DATA SUPPLIED -
= = =

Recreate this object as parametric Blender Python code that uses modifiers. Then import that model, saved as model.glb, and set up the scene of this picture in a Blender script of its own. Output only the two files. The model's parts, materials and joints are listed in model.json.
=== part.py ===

= = =

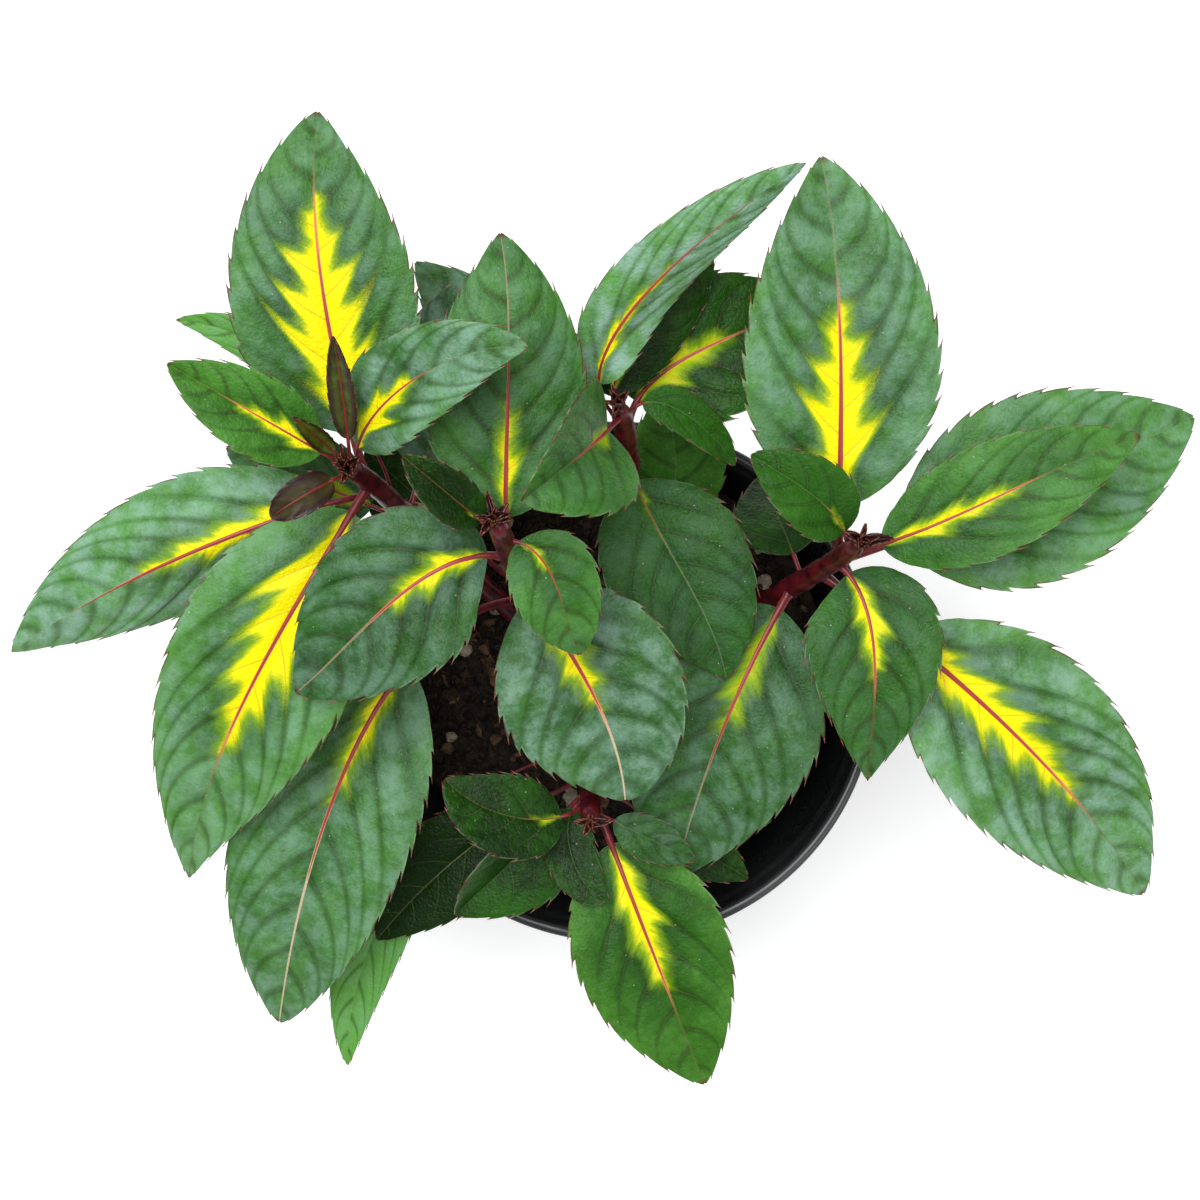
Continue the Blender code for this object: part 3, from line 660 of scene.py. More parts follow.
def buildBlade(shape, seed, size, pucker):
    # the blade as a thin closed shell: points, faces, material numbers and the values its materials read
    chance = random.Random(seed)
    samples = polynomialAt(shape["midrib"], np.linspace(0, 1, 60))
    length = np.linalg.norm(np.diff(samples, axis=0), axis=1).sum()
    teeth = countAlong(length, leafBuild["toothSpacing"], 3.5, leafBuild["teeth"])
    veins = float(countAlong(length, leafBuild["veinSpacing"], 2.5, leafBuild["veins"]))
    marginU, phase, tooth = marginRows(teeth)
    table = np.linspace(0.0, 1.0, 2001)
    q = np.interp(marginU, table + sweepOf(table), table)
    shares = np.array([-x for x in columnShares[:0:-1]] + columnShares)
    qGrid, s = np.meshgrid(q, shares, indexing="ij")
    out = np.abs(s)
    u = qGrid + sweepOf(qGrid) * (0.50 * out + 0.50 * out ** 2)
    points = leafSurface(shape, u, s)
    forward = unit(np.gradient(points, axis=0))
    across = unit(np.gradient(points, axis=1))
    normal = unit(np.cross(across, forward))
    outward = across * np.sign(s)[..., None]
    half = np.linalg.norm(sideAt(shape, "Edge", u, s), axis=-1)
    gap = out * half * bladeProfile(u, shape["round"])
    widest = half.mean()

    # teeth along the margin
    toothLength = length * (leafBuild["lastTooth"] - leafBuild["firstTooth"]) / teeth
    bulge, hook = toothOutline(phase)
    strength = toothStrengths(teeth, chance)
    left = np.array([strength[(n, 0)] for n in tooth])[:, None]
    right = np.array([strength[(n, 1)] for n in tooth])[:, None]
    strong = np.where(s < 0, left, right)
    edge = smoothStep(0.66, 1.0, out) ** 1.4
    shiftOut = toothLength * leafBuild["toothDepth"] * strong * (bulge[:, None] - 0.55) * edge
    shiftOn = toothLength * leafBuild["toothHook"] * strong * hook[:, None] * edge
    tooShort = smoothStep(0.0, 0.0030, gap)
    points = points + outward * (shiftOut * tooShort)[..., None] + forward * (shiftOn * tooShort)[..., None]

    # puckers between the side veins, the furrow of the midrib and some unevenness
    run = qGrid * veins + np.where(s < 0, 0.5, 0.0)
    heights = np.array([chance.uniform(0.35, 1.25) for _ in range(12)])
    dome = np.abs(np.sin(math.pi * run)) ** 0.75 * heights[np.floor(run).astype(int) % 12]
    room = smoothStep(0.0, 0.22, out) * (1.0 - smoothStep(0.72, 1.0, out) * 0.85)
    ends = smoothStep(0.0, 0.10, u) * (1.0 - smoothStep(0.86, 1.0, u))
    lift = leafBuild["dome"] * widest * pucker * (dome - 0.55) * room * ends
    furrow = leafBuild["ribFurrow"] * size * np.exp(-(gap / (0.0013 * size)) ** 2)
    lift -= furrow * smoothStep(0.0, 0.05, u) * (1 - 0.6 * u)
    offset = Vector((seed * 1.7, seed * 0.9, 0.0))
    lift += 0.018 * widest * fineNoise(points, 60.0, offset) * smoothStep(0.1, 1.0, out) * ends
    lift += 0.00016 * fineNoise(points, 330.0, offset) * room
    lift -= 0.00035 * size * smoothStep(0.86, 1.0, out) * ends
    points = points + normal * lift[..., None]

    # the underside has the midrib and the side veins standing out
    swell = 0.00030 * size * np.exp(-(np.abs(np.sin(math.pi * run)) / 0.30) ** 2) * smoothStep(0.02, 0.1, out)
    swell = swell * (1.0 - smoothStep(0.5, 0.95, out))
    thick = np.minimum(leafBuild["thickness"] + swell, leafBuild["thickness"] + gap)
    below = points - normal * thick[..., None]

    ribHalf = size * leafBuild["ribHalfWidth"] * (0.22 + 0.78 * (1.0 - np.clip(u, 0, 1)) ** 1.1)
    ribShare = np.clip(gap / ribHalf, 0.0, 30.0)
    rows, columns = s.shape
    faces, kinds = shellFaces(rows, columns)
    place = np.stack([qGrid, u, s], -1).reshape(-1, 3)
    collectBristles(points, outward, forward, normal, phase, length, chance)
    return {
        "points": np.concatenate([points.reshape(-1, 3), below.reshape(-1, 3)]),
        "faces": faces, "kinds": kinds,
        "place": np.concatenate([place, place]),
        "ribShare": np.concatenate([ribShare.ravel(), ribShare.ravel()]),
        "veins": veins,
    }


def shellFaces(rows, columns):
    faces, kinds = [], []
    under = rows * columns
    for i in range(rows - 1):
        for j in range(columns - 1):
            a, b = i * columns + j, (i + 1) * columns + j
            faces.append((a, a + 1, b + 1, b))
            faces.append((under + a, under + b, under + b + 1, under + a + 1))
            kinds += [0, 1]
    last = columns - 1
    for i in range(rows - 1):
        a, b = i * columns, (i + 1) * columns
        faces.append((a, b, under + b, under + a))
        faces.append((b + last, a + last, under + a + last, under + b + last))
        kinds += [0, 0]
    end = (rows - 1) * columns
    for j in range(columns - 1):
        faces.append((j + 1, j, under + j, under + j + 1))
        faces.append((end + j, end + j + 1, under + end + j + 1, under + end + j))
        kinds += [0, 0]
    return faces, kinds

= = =

GIVEN PROBLEM -
Above are the entries. Quote exactly the lines from the one bearing "Continue the Blender" through the one bearing "widest = half.mean()".

OUTPUT -
Continue the Blender code for this object: part 3, from line 660 of scene.py. More parts follow.
def buildBlade(shape, seed, size, pucker):
    # the blade as a thin closed shell: points, faces, material numbers and the values its materials read
    chance = random.Random(seed)
    samples = polynomialAt(shape["midrib"], np.linspace(0, 1, 60))
    length = np.linalg.norm(np.diff(samples, axis=0), axis=1).sum()
    teeth = countAlong(length, leafBuild["toothSpacing"], 3.5, leafBuild["teeth"])
    veins = float(countAlong(length, leafBuild["veinSpacing"], 2.5, leafBuild["veins"]))
    marginU, phase, tooth = marginRows(teeth)
    table = np.linspace(0.0, 1.0, 2001)
    q = np.interp(marginU, table + sweepOf(table), table)
    shares = np.array([-x for x in columnShares[:0:-1]] + columnShares)
    qGrid, s = np.meshgrid(q, shares, indexing="ij")
    out = np.abs(s)
    u = qGrid + sweepOf(qGrid) * (0.50 * out + 0.50 * out ** 2)
    points = leafSurface(shape, u, s)
    forward = unit(np.gradient(points, axis=0))
    across = unit(np.gradient(points, axis=1))
    normal = unit(np.cross(across, forward))
    outward = across * np.sign(s)[..., None]
    half = np.linalg.norm(sideAt(shape, "Edge", u, s), axis=-1)
    gap = out * half * bladeProfile(u, shape["round"])
    widest = half.mean()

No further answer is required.